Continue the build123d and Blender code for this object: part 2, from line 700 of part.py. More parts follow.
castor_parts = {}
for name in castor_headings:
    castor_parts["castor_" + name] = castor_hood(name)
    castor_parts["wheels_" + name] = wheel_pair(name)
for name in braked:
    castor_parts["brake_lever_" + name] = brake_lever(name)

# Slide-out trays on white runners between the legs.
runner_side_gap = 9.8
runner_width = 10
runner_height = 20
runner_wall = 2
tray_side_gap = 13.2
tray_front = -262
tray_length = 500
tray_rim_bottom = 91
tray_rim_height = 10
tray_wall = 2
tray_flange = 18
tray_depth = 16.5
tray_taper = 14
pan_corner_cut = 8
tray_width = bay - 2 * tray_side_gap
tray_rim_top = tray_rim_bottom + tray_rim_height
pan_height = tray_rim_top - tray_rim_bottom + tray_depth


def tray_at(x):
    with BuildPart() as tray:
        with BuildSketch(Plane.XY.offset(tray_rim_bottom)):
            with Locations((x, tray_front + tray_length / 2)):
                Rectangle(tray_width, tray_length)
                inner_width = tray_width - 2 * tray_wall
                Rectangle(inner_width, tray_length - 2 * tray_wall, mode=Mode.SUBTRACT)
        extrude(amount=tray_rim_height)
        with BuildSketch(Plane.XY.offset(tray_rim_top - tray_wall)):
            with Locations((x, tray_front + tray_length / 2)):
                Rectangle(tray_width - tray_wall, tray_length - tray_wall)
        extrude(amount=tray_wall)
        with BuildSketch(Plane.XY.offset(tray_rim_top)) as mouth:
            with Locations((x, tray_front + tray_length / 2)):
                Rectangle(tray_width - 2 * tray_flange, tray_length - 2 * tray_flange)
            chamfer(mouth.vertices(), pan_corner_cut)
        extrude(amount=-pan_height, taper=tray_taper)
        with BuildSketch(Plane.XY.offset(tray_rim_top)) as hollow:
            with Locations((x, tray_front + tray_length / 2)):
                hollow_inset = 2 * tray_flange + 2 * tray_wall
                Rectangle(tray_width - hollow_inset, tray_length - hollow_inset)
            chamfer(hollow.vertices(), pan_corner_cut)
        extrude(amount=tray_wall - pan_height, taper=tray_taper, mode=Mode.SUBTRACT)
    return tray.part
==
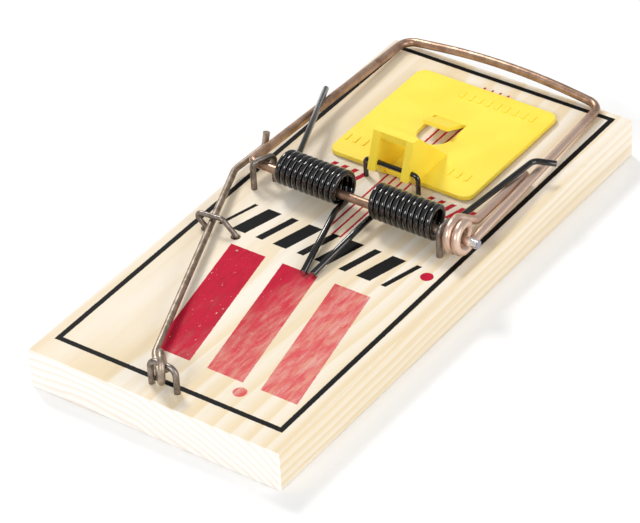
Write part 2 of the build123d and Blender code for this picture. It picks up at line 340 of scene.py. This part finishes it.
--
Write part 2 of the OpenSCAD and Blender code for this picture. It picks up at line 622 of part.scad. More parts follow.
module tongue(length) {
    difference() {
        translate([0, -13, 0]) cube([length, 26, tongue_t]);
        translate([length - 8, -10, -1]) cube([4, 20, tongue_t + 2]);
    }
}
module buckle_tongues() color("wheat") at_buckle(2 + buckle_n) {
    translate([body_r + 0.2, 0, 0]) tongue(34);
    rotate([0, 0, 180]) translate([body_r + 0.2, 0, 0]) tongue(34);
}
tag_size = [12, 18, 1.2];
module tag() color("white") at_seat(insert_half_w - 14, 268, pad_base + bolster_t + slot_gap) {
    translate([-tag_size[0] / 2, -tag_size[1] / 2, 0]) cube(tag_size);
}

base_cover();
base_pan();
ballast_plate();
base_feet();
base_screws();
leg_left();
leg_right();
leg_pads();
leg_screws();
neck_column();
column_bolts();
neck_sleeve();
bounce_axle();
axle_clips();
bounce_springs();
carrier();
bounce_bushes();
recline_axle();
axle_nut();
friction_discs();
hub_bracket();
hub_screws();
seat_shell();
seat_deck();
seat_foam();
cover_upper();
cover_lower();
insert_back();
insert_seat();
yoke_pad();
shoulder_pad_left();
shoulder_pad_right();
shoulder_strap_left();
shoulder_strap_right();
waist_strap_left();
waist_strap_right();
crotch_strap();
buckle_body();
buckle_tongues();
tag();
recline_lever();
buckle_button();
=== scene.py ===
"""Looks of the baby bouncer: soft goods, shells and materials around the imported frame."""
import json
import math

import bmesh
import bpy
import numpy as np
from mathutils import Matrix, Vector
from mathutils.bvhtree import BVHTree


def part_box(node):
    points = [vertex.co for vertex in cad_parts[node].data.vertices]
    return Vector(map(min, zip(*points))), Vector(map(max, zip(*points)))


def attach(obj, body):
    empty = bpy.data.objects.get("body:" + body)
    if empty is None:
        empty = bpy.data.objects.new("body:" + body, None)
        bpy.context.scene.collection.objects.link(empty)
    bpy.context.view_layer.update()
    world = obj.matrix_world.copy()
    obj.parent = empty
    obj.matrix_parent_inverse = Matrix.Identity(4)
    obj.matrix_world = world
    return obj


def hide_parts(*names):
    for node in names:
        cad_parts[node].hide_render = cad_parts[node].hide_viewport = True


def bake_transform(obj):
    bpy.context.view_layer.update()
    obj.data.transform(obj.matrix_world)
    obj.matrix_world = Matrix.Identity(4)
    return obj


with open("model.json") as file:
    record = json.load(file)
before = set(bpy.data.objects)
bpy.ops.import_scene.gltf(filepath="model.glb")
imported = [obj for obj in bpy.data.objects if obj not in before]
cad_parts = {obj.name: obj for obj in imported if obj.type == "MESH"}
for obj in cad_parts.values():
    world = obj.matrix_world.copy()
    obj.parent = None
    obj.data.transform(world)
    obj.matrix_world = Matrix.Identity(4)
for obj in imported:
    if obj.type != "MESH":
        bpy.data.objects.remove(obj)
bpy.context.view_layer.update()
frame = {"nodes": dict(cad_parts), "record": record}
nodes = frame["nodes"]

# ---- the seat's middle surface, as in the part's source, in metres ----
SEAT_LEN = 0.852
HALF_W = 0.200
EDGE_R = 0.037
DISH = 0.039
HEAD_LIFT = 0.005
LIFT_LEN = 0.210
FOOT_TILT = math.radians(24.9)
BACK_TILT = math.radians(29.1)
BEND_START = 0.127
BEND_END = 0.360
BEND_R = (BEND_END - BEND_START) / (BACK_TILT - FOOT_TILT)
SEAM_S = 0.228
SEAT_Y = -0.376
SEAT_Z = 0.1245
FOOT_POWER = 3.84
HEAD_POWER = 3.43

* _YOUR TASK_
Return verbatim the lines that run from the line containing "Continue the build123d" through the line containing "name] = brake_lever(name)", inclusive.

* _RESULT_
Continue the build123d and Blender code for this object: part 2, from line 700 of part.py. More parts follow.
castor_parts = {}
for name in castor_headings:
    castor_parts["castor_" + name] = castor_hood(name)
    castor_parts["wheels_" + name] = wheel_pair(name)
for name in braked:
    castor_parts["brake_lever_" + name] = brake_lever(name)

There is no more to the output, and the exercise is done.